Repeat each line of the material exactly.

-------- Dataset section

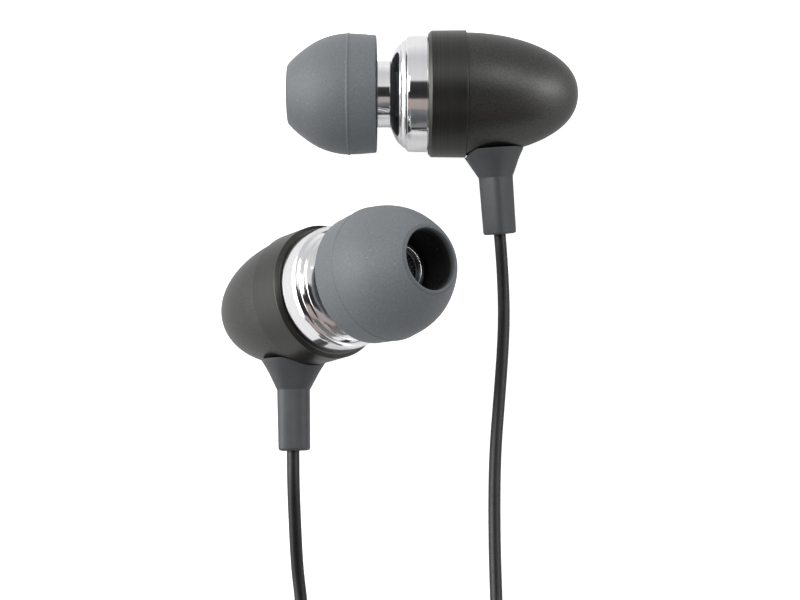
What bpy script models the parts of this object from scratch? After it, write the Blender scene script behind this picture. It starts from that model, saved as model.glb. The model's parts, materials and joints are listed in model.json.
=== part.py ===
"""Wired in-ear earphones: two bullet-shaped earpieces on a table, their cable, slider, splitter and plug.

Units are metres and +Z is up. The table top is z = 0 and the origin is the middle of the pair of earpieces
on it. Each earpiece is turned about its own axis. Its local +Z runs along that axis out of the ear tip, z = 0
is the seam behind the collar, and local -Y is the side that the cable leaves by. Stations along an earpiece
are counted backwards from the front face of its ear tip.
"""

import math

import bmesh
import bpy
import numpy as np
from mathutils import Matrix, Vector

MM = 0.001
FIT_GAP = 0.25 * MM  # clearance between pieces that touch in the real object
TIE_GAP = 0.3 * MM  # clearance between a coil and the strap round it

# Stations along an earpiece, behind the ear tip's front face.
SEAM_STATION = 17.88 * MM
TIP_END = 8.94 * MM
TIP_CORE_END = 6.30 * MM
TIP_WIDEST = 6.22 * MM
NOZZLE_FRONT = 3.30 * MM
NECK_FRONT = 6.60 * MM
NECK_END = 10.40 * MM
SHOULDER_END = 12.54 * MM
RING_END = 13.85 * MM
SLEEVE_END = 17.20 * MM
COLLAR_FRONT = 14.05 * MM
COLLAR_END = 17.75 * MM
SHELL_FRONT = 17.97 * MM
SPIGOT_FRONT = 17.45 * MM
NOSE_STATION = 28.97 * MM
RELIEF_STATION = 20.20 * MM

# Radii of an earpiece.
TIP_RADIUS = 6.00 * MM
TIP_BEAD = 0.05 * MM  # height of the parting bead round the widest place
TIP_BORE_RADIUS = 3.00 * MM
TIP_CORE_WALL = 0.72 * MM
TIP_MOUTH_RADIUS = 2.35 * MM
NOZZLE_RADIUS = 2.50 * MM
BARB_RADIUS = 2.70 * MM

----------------

- Result below:
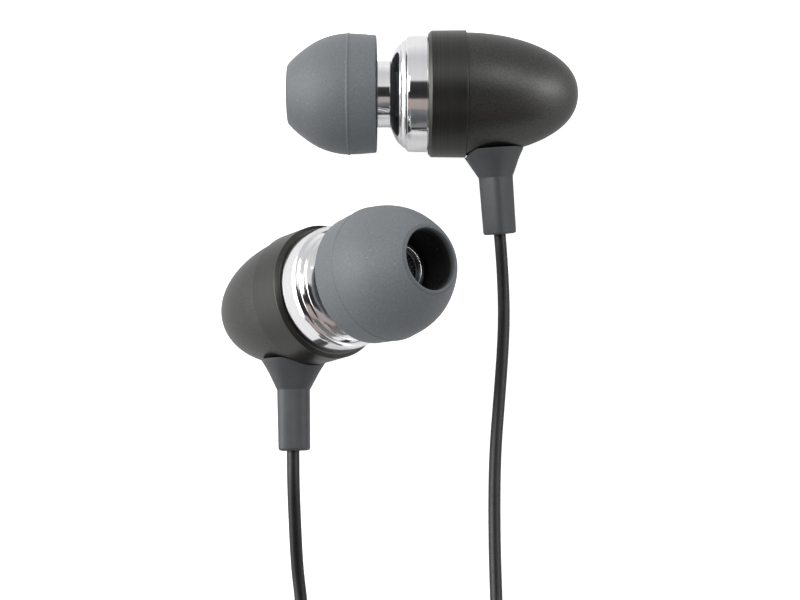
What bpy script models the parts of this object from scratch? After it, write the Blender scene script behind this picture. It starts from that model, saved as model.glb. The model's parts, materials and joints are listed in model.json.
=== part.py ===
"""Wired in-ear earphones: two bullet-shaped earpieces on a table, their cable, slider, splitter and plug.

Units are metres and +Z is up. The table top is z = 0 and the origin is the middle of the pair of earpieces
on it. Each earpiece is turned about its own axis. Its local +Z runs along that axis out of the ear tip, z = 0
is the seam behind the collar, and local -Y is the side that the cable leaves by. Stations along an earpiece
are counted backwards from the front face of its ear tip.
"""

import math

import bmesh
import bpy
import numpy as np
from mathutils import Matrix, Vector

MM = 0.001
FIT_GAP = 0.25 * MM  # clearance between pieces that touch in the real object
TIE_GAP = 0.3 * MM  # clearance between a coil and the strap round it

# Stations along an earpiece, behind the ear tip's front face.
SEAM_STATION = 17.88 * MM
TIP_END = 8.94 * MM
TIP_CORE_END = 6.30 * MM
TIP_WIDEST = 6.22 * MM
NOZZLE_FRONT = 3.30 * MM
NECK_FRONT = 6.60 * MM
NECK_END = 10.40 * MM
SHOULDER_END = 12.54 * MM
RING_END = 13.85 * MM
SLEEVE_END = 17.20 * MM
COLLAR_FRONT = 14.05 * MM
COLLAR_END = 17.75 * MM
SHELL_FRONT = 17.97 * MM
SPIGOT_FRONT = 17.45 * MM
NOSE_STATION = 28.97 * MM
RELIEF_STATION = 20.20 * MM

# Radii of an earpiece.
TIP_RADIUS = 6.00 * MM
TIP_BEAD = 0.05 * MM  # height of the parting bead round the widest place
TIP_BORE_RADIUS = 3.00 * MM
TIP_CORE_WALL = 0.72 * MM
TIP_MOUTH_RADIUS = 2.35 * MM
NOZZLE_RADIUS = 2.50 * MM
BARB_RADIUS = 2.70 * MM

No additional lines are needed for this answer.